▶ _RECORDS FOR THE TASK_:
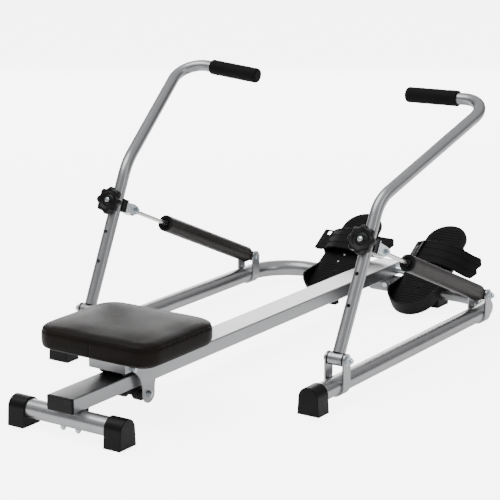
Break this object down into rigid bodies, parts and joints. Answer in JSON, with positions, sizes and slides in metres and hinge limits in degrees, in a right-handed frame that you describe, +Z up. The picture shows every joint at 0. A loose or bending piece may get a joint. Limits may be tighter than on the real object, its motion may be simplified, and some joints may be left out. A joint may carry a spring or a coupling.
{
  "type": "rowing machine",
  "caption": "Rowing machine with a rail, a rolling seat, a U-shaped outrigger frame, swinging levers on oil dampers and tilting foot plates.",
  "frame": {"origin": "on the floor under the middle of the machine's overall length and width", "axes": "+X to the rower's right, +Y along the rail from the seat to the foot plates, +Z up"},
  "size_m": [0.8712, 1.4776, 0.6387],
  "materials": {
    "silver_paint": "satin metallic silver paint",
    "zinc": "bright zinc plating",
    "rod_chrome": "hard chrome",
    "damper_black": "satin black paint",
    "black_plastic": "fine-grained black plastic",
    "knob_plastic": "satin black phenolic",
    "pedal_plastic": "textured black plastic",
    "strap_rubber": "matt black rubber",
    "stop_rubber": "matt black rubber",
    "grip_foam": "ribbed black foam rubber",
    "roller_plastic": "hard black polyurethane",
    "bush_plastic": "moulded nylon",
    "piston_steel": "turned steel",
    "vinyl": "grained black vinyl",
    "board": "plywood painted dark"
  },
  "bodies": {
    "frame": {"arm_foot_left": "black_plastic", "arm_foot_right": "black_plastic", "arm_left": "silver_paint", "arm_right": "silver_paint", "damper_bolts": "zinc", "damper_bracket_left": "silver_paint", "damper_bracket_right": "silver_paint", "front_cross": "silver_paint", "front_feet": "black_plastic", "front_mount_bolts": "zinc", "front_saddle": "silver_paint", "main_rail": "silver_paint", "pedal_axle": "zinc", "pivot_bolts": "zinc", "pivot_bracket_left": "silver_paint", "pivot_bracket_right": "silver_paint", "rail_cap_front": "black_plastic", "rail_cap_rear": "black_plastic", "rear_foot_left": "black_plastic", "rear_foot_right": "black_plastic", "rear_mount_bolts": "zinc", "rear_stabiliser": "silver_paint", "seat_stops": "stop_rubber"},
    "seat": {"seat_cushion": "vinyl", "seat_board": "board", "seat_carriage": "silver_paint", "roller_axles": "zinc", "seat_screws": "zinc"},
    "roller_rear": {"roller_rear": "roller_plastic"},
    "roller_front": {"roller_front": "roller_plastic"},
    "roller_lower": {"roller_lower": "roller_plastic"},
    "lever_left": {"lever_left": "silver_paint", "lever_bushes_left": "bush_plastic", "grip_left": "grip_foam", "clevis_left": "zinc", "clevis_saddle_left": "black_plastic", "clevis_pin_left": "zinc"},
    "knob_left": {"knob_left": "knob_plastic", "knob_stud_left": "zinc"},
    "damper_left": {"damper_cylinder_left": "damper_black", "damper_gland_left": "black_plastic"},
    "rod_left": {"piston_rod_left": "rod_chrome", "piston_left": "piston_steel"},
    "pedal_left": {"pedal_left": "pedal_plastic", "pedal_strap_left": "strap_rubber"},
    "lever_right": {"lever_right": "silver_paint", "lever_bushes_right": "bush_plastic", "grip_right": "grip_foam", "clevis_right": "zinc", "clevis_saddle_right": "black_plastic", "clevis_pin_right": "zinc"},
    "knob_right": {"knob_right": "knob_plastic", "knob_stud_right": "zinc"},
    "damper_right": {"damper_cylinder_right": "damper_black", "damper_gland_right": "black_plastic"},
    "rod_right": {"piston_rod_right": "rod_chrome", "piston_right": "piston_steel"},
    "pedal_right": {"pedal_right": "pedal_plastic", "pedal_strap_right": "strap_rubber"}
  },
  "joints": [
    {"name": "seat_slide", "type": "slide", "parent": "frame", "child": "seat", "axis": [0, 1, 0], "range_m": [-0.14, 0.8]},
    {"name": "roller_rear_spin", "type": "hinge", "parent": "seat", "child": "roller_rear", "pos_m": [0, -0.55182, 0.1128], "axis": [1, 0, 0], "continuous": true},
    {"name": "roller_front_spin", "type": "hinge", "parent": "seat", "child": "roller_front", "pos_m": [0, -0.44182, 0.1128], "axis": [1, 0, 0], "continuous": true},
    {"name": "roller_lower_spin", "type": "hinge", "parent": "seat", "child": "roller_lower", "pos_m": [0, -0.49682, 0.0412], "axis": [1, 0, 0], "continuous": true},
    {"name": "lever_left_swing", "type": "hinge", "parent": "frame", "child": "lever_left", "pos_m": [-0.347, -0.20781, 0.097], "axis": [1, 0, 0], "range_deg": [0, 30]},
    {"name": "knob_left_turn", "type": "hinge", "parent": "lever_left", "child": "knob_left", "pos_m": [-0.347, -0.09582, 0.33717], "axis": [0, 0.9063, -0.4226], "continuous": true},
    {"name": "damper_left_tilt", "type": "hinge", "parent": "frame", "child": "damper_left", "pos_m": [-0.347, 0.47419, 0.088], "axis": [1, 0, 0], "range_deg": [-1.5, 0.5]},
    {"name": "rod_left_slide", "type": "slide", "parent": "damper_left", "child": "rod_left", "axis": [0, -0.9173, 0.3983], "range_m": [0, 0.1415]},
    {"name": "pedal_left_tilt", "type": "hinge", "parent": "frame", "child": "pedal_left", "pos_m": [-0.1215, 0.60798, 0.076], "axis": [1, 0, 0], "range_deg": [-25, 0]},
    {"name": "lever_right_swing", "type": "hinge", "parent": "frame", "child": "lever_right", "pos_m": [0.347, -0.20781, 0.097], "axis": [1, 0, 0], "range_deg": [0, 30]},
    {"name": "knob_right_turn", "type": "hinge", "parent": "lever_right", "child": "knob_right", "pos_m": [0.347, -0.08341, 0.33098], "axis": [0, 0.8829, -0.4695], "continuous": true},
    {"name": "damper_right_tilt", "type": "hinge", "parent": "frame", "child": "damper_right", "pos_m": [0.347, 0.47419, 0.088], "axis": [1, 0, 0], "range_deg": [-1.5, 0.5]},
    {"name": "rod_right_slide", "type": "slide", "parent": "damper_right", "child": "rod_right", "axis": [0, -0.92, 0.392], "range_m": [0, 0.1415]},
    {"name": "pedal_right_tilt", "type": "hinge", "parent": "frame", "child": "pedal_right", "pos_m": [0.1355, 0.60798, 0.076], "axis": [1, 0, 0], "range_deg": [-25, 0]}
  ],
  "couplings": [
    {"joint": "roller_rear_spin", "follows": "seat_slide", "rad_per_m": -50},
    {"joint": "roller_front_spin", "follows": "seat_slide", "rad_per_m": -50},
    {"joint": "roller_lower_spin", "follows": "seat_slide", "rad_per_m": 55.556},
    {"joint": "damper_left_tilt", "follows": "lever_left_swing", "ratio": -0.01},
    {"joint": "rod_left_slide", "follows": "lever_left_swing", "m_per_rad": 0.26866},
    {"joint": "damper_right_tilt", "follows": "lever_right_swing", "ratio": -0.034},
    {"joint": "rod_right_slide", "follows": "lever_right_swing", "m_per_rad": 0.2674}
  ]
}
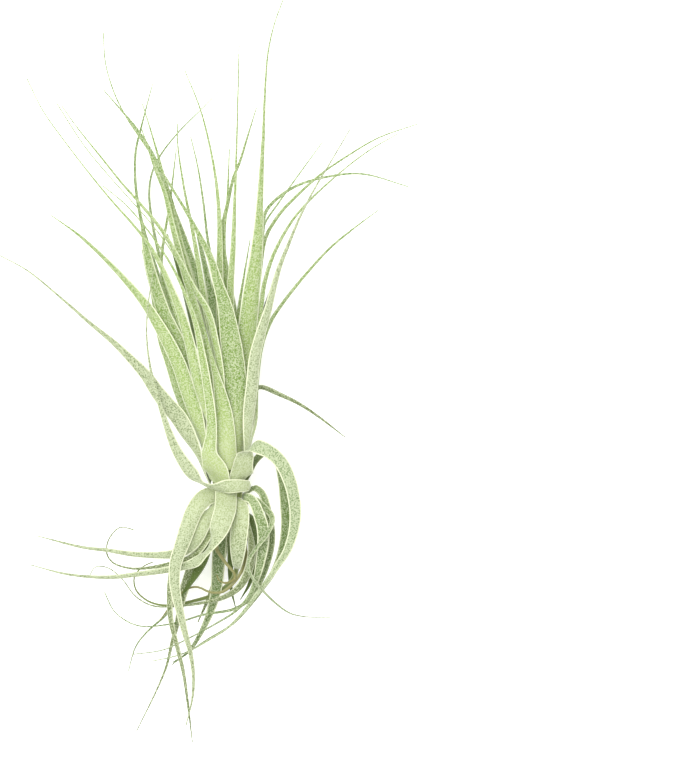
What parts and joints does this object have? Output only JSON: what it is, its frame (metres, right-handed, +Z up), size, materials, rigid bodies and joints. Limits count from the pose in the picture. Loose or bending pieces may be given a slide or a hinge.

▶ _OBJECTIVE_:
Your task is to quote all of the data word for word.

▶ _SOLUTION TO THE PROBLEM_:
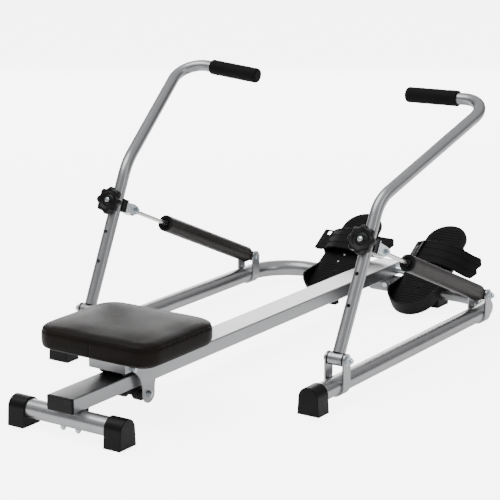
Break this object down into rigid bodies, parts and joints. Answer in JSON, with positions, sizes and slides in metres and hinge limits in degrees, in a right-handed frame that you describe, +Z up. The picture shows every joint at 0. A loose or bending piece may get a joint. Limits may be tighter than on the real object, its motion may be simplified, and some joints may be left out. A joint may carry a spring or a coupling.
{
  "type": "rowing machine",
  "caption": "Rowing machine with a rail, a rolling seat, a U-shaped outrigger frame, swinging levers on oil dampers and tilting foot plates.",
  "frame": {"origin": "on the floor under the middle of the machine's overall length and width", "axes": "+X to the rower's right, +Y along the rail from the seat to the foot plates, +Z up"},
  "size_m": [0.8712, 1.4776, 0.6387],
  "materials": {
    "silver_paint": "satin metallic silver paint",
    "zinc": "bright zinc plating",
    "rod_chrome": "hard chrome",
    "damper_black": "satin black paint",
    "black_plastic": "fine-grained black plastic",
    "knob_plastic": "satin black phenolic",
    "pedal_plastic": "textured black plastic",
    "strap_rubber": "matt black rubber",
    "stop_rubber": "matt black rubber",
    "grip_foam": "ribbed black foam rubber",
    "roller_plastic": "hard black polyurethane",
    "bush_plastic": "moulded nylon",
    "piston_steel": "turned steel",
    "vinyl": "grained black vinyl",
    "board": "plywood painted dark"
  },
  "bodies": {
    "frame": {"arm_foot_left": "black_plastic", "arm_foot_right": "black_plastic", "arm_left": "silver_paint", "arm_right": "silver_paint", "damper_bolts": "zinc", "damper_bracket_left": "silver_paint", "damper_bracket_right": "silver_paint", "front_cross": "silver_paint", "front_feet": "black_plastic", "front_mount_bolts": "zinc", "front_saddle": "silver_paint", "main_rail": "silver_paint", "pedal_axle": "zinc", "pivot_bolts": "zinc", "pivot_bracket_left": "silver_paint", "pivot_bracket_right": "silver_paint", "rail_cap_front": "black_plastic", "rail_cap_rear": "black_plastic", "rear_foot_left": "black_plastic", "rear_foot_right": "black_plastic", "rear_mount_bolts": "zinc", "rear_stabiliser": "silver_paint", "seat_stops": "stop_rubber"},
    "seat": {"seat_cushion": "vinyl", "seat_board": "board", "seat_carriage": "silver_paint", "roller_axles": "zinc", "seat_screws": "zinc"},
    "roller_rear": {"roller_rear": "roller_plastic"},
    "roller_front": {"roller_front": "roller_plastic"},
    "roller_lower": {"roller_lower": "roller_plastic"},
    "lever_left": {"lever_left": "silver_paint", "lever_bushes_left": "bush_plastic", "grip_left": "grip_foam", "clevis_left": "zinc", "clevis_saddle_left": "black_plastic", "clevis_pin_left": "zinc"},
    "knob_left": {"knob_left": "knob_plastic", "knob_stud_left": "zinc"},
    "damper_left": {"damper_cylinder_left": "damper_black", "damper_gland_left": "black_plastic"},
    "rod_left": {"piston_rod_left": "rod_chrome", "piston_left": "piston_steel"},
    "pedal_left": {"pedal_left": "pedal_plastic", "pedal_strap_left": "strap_rubber"},
    "lever_right": {"lever_right": "silver_paint", "lever_bushes_right": "bush_plastic", "grip_right": "grip_foam", "clevis_right": "zinc", "clevis_saddle_right": "black_plastic", "clevis_pin_right": "zinc"},
    "knob_right": {"knob_right": "knob_plastic", "knob_stud_right": "zinc"},
    "damper_right": {"damper_cylinder_right": "damper_black", "damper_gland_right": "black_plastic"},
    "rod_right": {"piston_rod_right": "rod_chrome", "piston_right": "piston_steel"},
    "pedal_right": {"pedal_right": "pedal_plastic", "pedal_strap_right": "strap_rubber"}
  },
  "joints": [
    {"name": "seat_slide", "type": "slide", "parent": "frame", "child": "seat", "axis": [0, 1, 0], "range_m": [-0.14, 0.8]},
    {"name": "roller_rear_spin", "type": "hinge", "parent": "seat", "child": "roller_rear", "pos_m": [0, -0.55182, 0.1128], "axis": [1, 0, 0], "continuous": true},
    {"name": "roller_front_spin", "type": "hinge", "parent": "seat", "child": "roller_front", "pos_m": [0, -0.44182, 0.1128], "axis": [1, 0, 0], "continuous": true},
    {"name": "roller_lower_spin", "type": "hinge", "parent": "seat", "child": "roller_lower", "pos_m": [0, -0.49682, 0.0412], "axis": [1, 0, 0], "continuous": true},
    {"name": "lever_left_swing", "type": "hinge", "parent": "frame", "child": "lever_left", "pos_m": [-0.347, -0.20781, 0.097], "axis": [1, 0, 0], "range_deg": [0, 30]},
    {"name": "knob_left_turn", "type": "hinge", "parent": "lever_left", "child": "knob_left", "pos_m": [-0.347, -0.09582, 0.33717], "axis": [0, 0.9063, -0.4226], "continuous": true},
    {"name": "damper_left_tilt", "type": "hinge", "parent": "frame", "child": "damper_left", "pos_m": [-0.347, 0.47419, 0.088], "axis": [1, 0, 0], "range_deg": [-1.5, 0.5]},
    {"name": "rod_left_slide", "type": "slide", "parent": "damper_left", "child": "rod_left", "axis": [0, -0.9173, 0.3983], "range_m": [0, 0.1415]},
    {"name": "pedal_left_tilt", "type": "hinge", "parent": "frame", "child": "pedal_left", "pos_m": [-0.1215, 0.60798, 0.076], "axis": [1, 0, 0], "range_deg": [-25, 0]},
    {"name": "lever_right_swing", "type": "hinge", "parent": "frame", "child": "lever_right", "pos_m": [0.347, -0.20781, 0.097], "axis": [1, 0, 0], "range_deg": [0, 30]},
    {"name": "knob_right_turn", "type": "hinge", "parent": "lever_right", "child": "knob_right", "pos_m": [0.347, -0.08341, 0.33098], "axis": [0, 0.8829, -0.4695], "continuous": true},
    {"name": "damper_right_tilt", "type": "hinge", "parent": "frame", "child": "damper_right", "pos_m": [0.347, 0.47419, 0.088], "axis": [1, 0, 0], "range_deg": [-1.5, 0.5]},
    {"name": "rod_right_slide", "type": "slide", "parent": "damper_right", "child": "rod_right", "axis": [0, -0.92, 0.392], "range_m": [0, 0.1415]},
    {"name": "pedal_right_tilt", "type": "hinge", "parent": "frame", "child": "pedal_right", "pos_m": [0.1355, 0.60798, 0.076], "axis": [1, 0, 0], "range_deg": [-25, 0]}
  ],
  "couplings": [
    {"joint": "roller_rear_spin", "follows": "seat_slide", "rad_per_m": -50},
    {"joint": "roller_front_spin", "follows": "seat_slide", "rad_per_m": -50},
    {"joint": "roller_lower_spin", "follows": "seat_slide", "rad_per_m": 55.556},
    {"joint": "damper_left_tilt", "follows": "lever_left_swing", "ratio": -0.01},
    {"joint": "rod_left_slide", "follows": "lever_left_swing", "m_per_rad": 0.26866},
    {"joint": "damper_right_tilt", "follows": "lever_right_swing", "ratio": -0.034},
    {"joint": "rod_right_slide", "follows": "lever_right_swing", "m_per_rad": 0.2674}
  ]
}
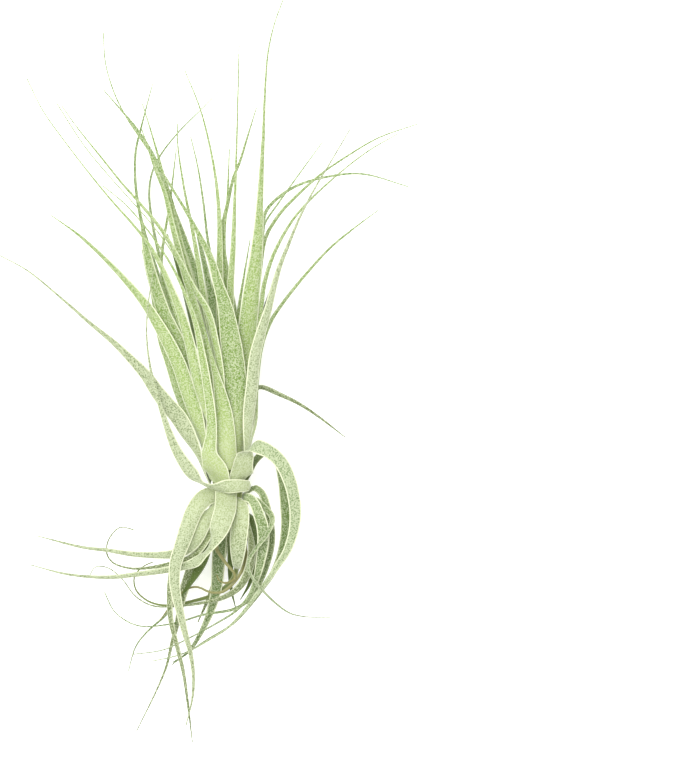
What parts and joints does this object have? Output only JSON: what it is, its frame (metres, right-handed, +Z up), size, materials, rigid bodies and joints. Limits count from the pose in the picture. Loose or bending pieces may be given a slide or a hinge.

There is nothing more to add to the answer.